What are Virtual Keys?

Virtual Keys are unique secret keys (prefixed with sk-uno-) that you can use instead of provider API keys in your applications. When a request comes in with a virtual key:
  1. The gateway validates the virtual key
  2. Checks which providers and models are allowed
  3. Enforces rate limits if configured
  4. Routes the request to the appropriate provider using your configured API keys
Benefits:
  • Security: Your provider API keys remain hidden from end users
  • Access Control: Restrict which providers and models can be accessed
  • Rate Limiting: Control usage with configurable rate limits
  • Flexibility: Different keys for different applications or environments
  • Monitoring: Track usage per virtual key

Creating a Virtual Key

To create a new virtual key:
  1. Navigate to the Virtual Keys page in the dashboard
  2. Click the Add Virtual Key button
  3. Fill in the form:
    • Name: Enter a descriptive name (e.g., “Production Access”, “Development Access”)
    • Providers: Select one or more providers that this key can access (required)
    • Models (Optional): Select specific models, or leave empty to allow all models
    • Rate Limits (Optional): Configure rate limits (see below)
  4. Click Create
Add Virtual Key Dialog The virtual key will be automatically generated and displayed.
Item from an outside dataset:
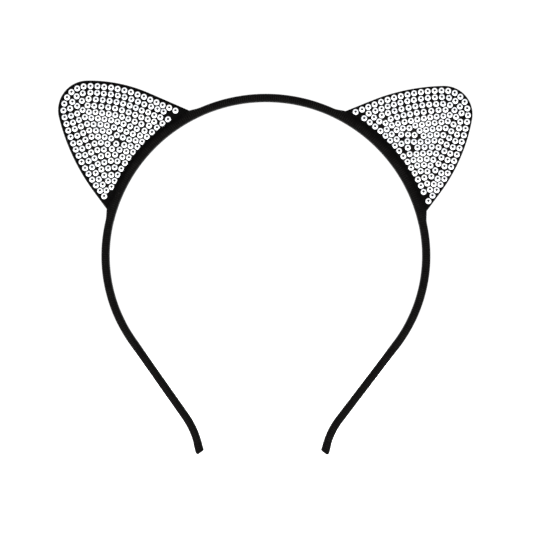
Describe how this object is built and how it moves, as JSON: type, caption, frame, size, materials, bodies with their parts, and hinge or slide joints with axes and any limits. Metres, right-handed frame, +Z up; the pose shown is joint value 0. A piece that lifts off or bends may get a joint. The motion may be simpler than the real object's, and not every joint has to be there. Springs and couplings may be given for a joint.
{
  "type": "animal ears headband",
  "caption": "Thin ribbon-covered headband with two upright cat ears set with clear stones; it springs open to grip the head.",
  "frame": {"origin": "centre of the crown's circle, in the middle of the head opening, half way from front to back", "axes": "+X to the right as seen from the front, +Z up, and the front, with the stones, faces -Y"},
  "size_m": [0.1745, 0.0052, 0.157],
  "materials": {
    "ribbon": "black satin ribbon, fine cross ribs, soft sheen",
    "core": "moulded plastic spring strip",
    "ear_felt": "stiff pressed felt",
    "ear_cloth": "black woven cloth, matte",
    "wire": "drawn steel wire",
    "glue": "hot-melt glue",
    "stones": "clear foil-backed flat-back stones"
  },
  "bodies": {
    "crown": {"band_core": "core", "crown_cover": "ribbon", "left_ear_board": "ear_felt", "left_ear_front_cloth": "ear_cloth", "left_ear_back_cloth": "ear_cloth", "left_ear_wire": "wire", "left_ear_hem": "ear_cloth", "left_ear_glue_line": "glue", "left_ear_binding": "ribbon", "left_ear_stones_edge": "stones", "left_ear_stones_foot": "stones", "left_ear_stones_field": "stones", "right_ear_board": "ear_felt", "right_ear_front_cloth": "ear_cloth", "right_ear_back_cloth": "ear_cloth", "right_ear_wire": "wire", "right_ear_hem": "ear_cloth", "right_ear_glue_line": "glue", "right_ear_binding": "ribbon", "right_ear_stones_edge": "stones", "right_ear_stones_foot": "stones", "right_ear_stones_field": "stones"},
    "left_leg": {"left_leg_cover": "ribbon", "left_tip_fold": "ribbon"},
    "right_leg": {"right_leg_cover": "ribbon", "right_tip_fold": "ribbon"}
  },
  "joints": [
    {"name": "left_leg_spread", "type": "hinge", "parent": "crown", "child": "left_leg", "pos_m": [-0.06786, 0, 0.01442], "axis": [0, 1, 0], "range_deg": [-4, 24], "stiffness_Nm_per_rad": 0.3, "deforming": ["band_core"]},
    {"name": "right_leg_spread", "type": "hinge", "parent": "crown", "child": "right_leg", "pos_m": [0.06786, 0, 0.01442], "axis": [0, -1, 0], "range_deg": [-4, 24], "stiffness_Nm_per_rad": 0.3, "deforming": ["band_core"]}
  ]
}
Make sure to copy and save it securely, as it won’t be shown again in full.

Selecting Providers

You must select at least one provider for the virtual key. Available providers include:
  • OpenAI - GPT models (GPT-4, GPT-3.5, etc.)
  • Anthropic - Claude models
  • Gemini - Google’s Gemini models
  • xAI - Grok models
  • Ollama - Self-hosted models
You can select multiple providers to allow the virtual key to access any of them.

Selecting Models

The Models field is optional. If left empty, the virtual key will have access to all models from the selected providers. If you want to restrict access to specific models:
  1. Click the Models dropdown
  2. Select the specific models you want to allow
  3. You can select multiple models
Note: Leaving models empty provides the most flexibility, as new models from the selected providers will automatically be accessible.

Configuring Rate Limits

Rate limits allow you to control how many requests can be made with a virtual key within a specific time period. You can configure multiple rate limits for different time windows. Rate Limit Configuration To add a rate limit:
  1. Click the Add Limit button in the Rate Limits section
  2. Select a Time Unit:
    • 1 minute
    • 1 hour
    • 6 hours
    • 12 hours
    • 1 day
    • 1 week
    • 1 month
  3. Enter the Limit (number of requests allowed in that time period)
  4. Click Add Limit again to add additional rate limits
Example Rate Limit Configurations:
  • 10 requests per 1 minute - Prevents burst traffic
  • 100 requests per 1 hour - Controls hourly usage
  • 1000 requests per 1 day - Daily quota management
You can combine multiple rate limits. For example:
  • 10/1min and 100/1h - Allows 10 requests per minute, but no more than 100 per hour
When a rate limit is exceeded, the gateway will return an error and reject the request.

Using Virtual Keys

Once created, you can use virtual keys in your applications just like provider API keys:
# Using curl
curl -X POST https://your-gateway.com/api/gateway/openai/v1/chat/completions \
  -H "Authorization: Bearer sk-uno-your-virtual-key-here" \
  -H "Content-Type: application/json" \
  -d '{"model": "gpt-4", "messages": [...]}'
# Using Python OpenAI SDK
from openai import OpenAI

client = OpenAI(
    base_url="https://your-gateway.com/api/gateway/openai",
    api_key="sk-uno-your-virtual-key-here"
)

response = client.chat.completions.create(
    model="gpt-4",
    messages=[{"role": "user", "content": "Hello!"}]
)
The virtual key will be validated, and if allowed, the request will be routed to the appropriate provider using your configured API keys.